EXERCISE TASK = Transcribe, exactly as they appear, the line that contains "tree.position.set(-middle.x, -middle.y, POT_HEIGHT);", the line that contains "# The finished", and every line in between, and nothing else.

#### TASK INPUT

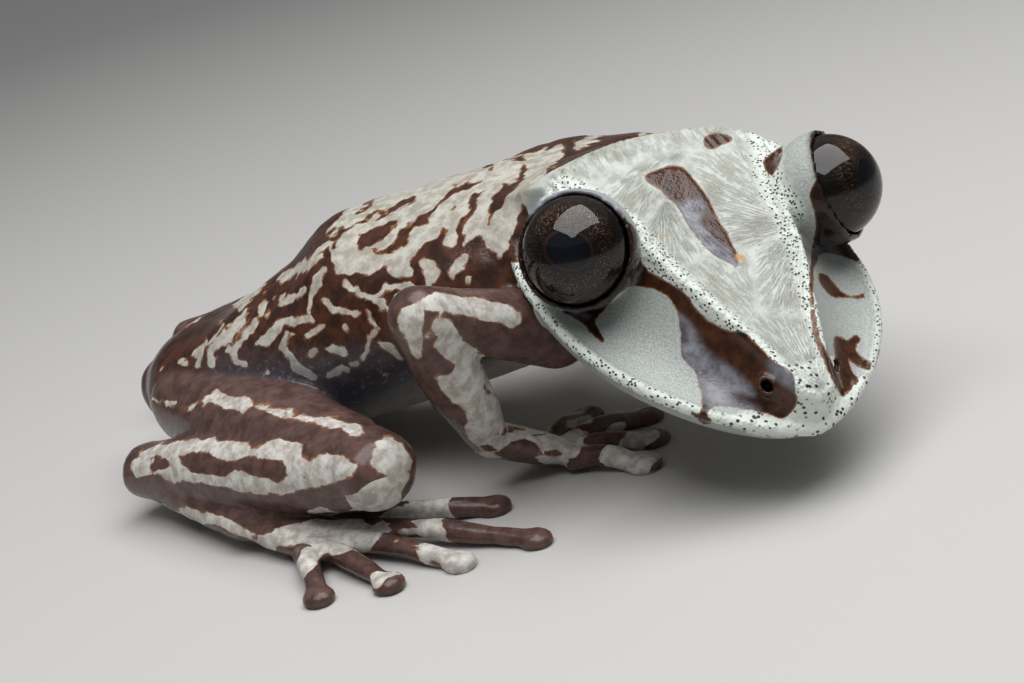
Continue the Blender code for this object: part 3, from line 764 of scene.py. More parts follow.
head_tree = surface_tree([head_form])
flesh_tree = surface_tree([trunk_form] + limbs)
trunk_tree = surface_tree([head_form, trunk_form, neck_form])
limb_tree = surface_tree(limbs)
skin = joined("skin", [head_form, trunk_form, neck_form] + limbs)
fuse = skin.modifiers.new("fuse", "REMESH")
fuse.mode = "VOXEL"
fuse.voxel_size = VOXEL
evaluated(skin)
group_of(skin, "soft", softening(places_of(skin.data)))
soften = skin.modifiers.new("soften", "SMOOTH")
soften.factor = SMOOTHING_FACTOR
soften.iterations = BODY_SMOOTHING
soften.vertex_group = "soft"
polish = skin.modifiers.new("polish", "SMOOTH")
polish.factor = SMOOTHING_FACTOR
polish.iterations = HEAD_SMOOTHING
evaluated(skin)

# Fine relief grows in the skin itself: a bead of granules along each crest, radial folds across the rear rim
# of the casque, a rounded dome of granules at the snout, and soft wrinkles where the body bends.
FAR = 9.0
TINY = 1e-9
NOISE_SHIFT = Vector((7.3, 3.1, 5.7))
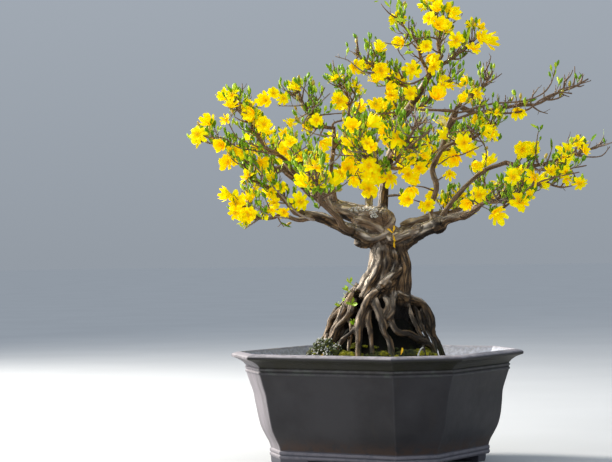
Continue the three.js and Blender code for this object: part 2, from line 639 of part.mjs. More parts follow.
// Onto the ground, with the middle of the whole outline over the origin
const outline = new THREE.Box3().setFromObject(tree);
const middle = outline.getCenter(new THREE.Vector3());
tree.position.set(-middle.x, -middle.y, POT_HEIGHT);
tree.updateMatrixWorld(true);

export default tree;
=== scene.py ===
import math
from collections import namedtuple
from functools import cache

import bmesh
import bpy
import numpy as np
from mathutils import Matrix, Vector, kdtree, noise


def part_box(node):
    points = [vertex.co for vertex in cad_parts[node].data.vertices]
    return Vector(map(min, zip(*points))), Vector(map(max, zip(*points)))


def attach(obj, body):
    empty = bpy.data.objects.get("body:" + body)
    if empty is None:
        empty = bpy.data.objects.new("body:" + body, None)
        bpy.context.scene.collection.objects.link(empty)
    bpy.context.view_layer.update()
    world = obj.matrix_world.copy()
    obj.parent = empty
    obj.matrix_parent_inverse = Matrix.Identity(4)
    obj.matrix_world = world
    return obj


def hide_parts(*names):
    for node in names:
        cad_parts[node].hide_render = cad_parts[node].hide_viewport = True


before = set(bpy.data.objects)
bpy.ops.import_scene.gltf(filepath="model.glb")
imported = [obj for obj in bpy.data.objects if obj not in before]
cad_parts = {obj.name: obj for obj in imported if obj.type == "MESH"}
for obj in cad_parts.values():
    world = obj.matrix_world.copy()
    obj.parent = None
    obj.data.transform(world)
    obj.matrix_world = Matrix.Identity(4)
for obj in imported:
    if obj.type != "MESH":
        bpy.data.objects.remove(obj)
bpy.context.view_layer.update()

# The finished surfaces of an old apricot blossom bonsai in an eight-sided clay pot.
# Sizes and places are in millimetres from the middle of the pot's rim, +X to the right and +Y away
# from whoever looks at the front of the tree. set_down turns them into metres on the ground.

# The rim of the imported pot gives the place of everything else
MM = 0.001
RIM_CROWN = 3.5                 # the rim's inner edge stands this far over its outer edge
pot_low, pot_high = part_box("pot")
POT_MIDDLE = (pot_low + pot_high) / 2
TREE_ORIGIN = np.array([POT_MIDDLE.x, POT_MIDDLE.y, pot_high.z - RIM_CROWN * MM])

# The pot: a rectangle with cut corners
POT_TURN = math.radians(-30.6)
POT_FRONT = 295
POT_SIDE = 257
POT_CUT = 131
POT_FACES = 8
POT_FOOT = 14
FOOT_WRAP = np.array([32, 58])  # how far a foot runs on along the short and the long faces
BASE_INSET = 67
FOOT_DRAFT = 2
UNDERSIDE = -191
POT_FLOOR = -172
ARRIS = 2.2                     # radius of the pot's worn upright edges

# The soil and the mossy mound under the roots
SOIL_LEVEL = -19
MOUND = [[0, 62], [48, 60], [72, 32], [92, 4], [112, -12], [124, SOIL_LEVEL - 1]]
MOUND_CENTRE = [2, -4]

# The trunk and its surface roots
TRUNK_FOOT = [2, 0, SOIL_LEVEL - 4]
TRUNK_TIP = [14, 2, 262]
TRUNK_BOW = [11, 0, 0]
TRUNK_BASE_RADIUS = 62
TRUNK_WAIST_RADIUS = 35
TRUNK_TIP_RADIUS = 25
TRUNK_WAIST = 0.69
FLUTE_WIDE = 0.07
FLUTE_NARROW = 0.045
KNOTS = [
    ([-8, 0, 246], [36, 31, 27]),
    ([30, -6, 208], [30, 30, 26]),
    ([6, -20, 222], [22, 20, 22]),
    ([-22, -14, 205], [22, 18, 15]),
    ([44, -30, 112], [20, 14, 18]),
    ([-4, -14, 134], [30, 28, 42]),
]
# A root: bearing and height where it leaves the trunk, bearing and distance of its foot, how late
# it turns outwards, and its radius at the trunk and at the foot
ROOTS = [
    [-60, 152, -116, 112, 1.1, 12, 8],
    [-98, 122, -86, 106, 1.3, 14, 7],
    [-84, 66, -38, 132, 0.7, 10, 6],
    [-46, 110, 0, 126, 0.42, 12, 7],
    [-30, 92, -44, 104, 0.8, 9, 6],
    [-14, 84, -22, 118, 0.6, 9, 6],
    [198, 132, 203, 116, 0.7, 11, 6],
    [214, 104, 220, 118, 0.9, 11, 7],
    [234, 74, 229, 114, 1.0, 9, 6],
    [176, 96, 178, 130, 0.8, 12, 8],
    [146, 124, 144, 118, 0.8, 13, 7],
    [112, 104, 118, 112, 1.0, 11, 7],
    [76, 130, 84, 118, 0.8, 13, 7],
    [36, 112, 44, 120, 0.6, 12, 7],
]
ROOT_SWAY = 7
ROOT_DROOP = 1.15
ROOT_POINTS = 5
FINE_ROOTS = 22                 # thinner roots woven in behind
RULE_ROOTS = [6, 9, 10, 11, 12, 13]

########

REPLY =
tree.position.set(-middle.x, -middle.y, POT_HEIGHT);
tree.updateMatrixWorld(true);

export default tree;
=== scene.py ===
import math
from collections import namedtuple
from functools import cache

import bmesh
import bpy
import numpy as np
from mathutils import Matrix, Vector, kdtree, noise


def part_box(node):
    points = [vertex.co for vertex in cad_parts[node].data.vertices]
    return Vector(map(min, zip(*points))), Vector(map(max, zip(*points)))


def attach(obj, body):
    empty = bpy.data.objects.get("body:" + body)
    if empty is None:
        empty = bpy.data.objects.new("body:" + body, None)
        bpy.context.scene.collection.objects.link(empty)
    bpy.context.view_layer.update()
    world = obj.matrix_world.copy()
    obj.parent = empty
    obj.matrix_parent_inverse = Matrix.Identity(4)
    obj.matrix_world = world
    return obj


def hide_parts(*names):
    for node in names:
        cad_parts[node].hide_render = cad_parts[node].hide_viewport = True


before = set(bpy.data.objects)
bpy.ops.import_scene.gltf(filepath="model.glb")
imported = [obj for obj in bpy.data.objects if obj not in before]
cad_parts = {obj.name: obj for obj in imported if obj.type == "MESH"}
for obj in cad_parts.values():
    world = obj.matrix_world.copy()
    obj.parent = None
    obj.data.transform(world)
    obj.matrix_world = Matrix.Identity(4)
for obj in imported:
    if obj.type != "MESH":
        bpy.data.objects.remove(obj)
bpy.context.view_layer.update()

# The finished surfaces of an old apricot blossom bonsai in an eight-sided clay pot.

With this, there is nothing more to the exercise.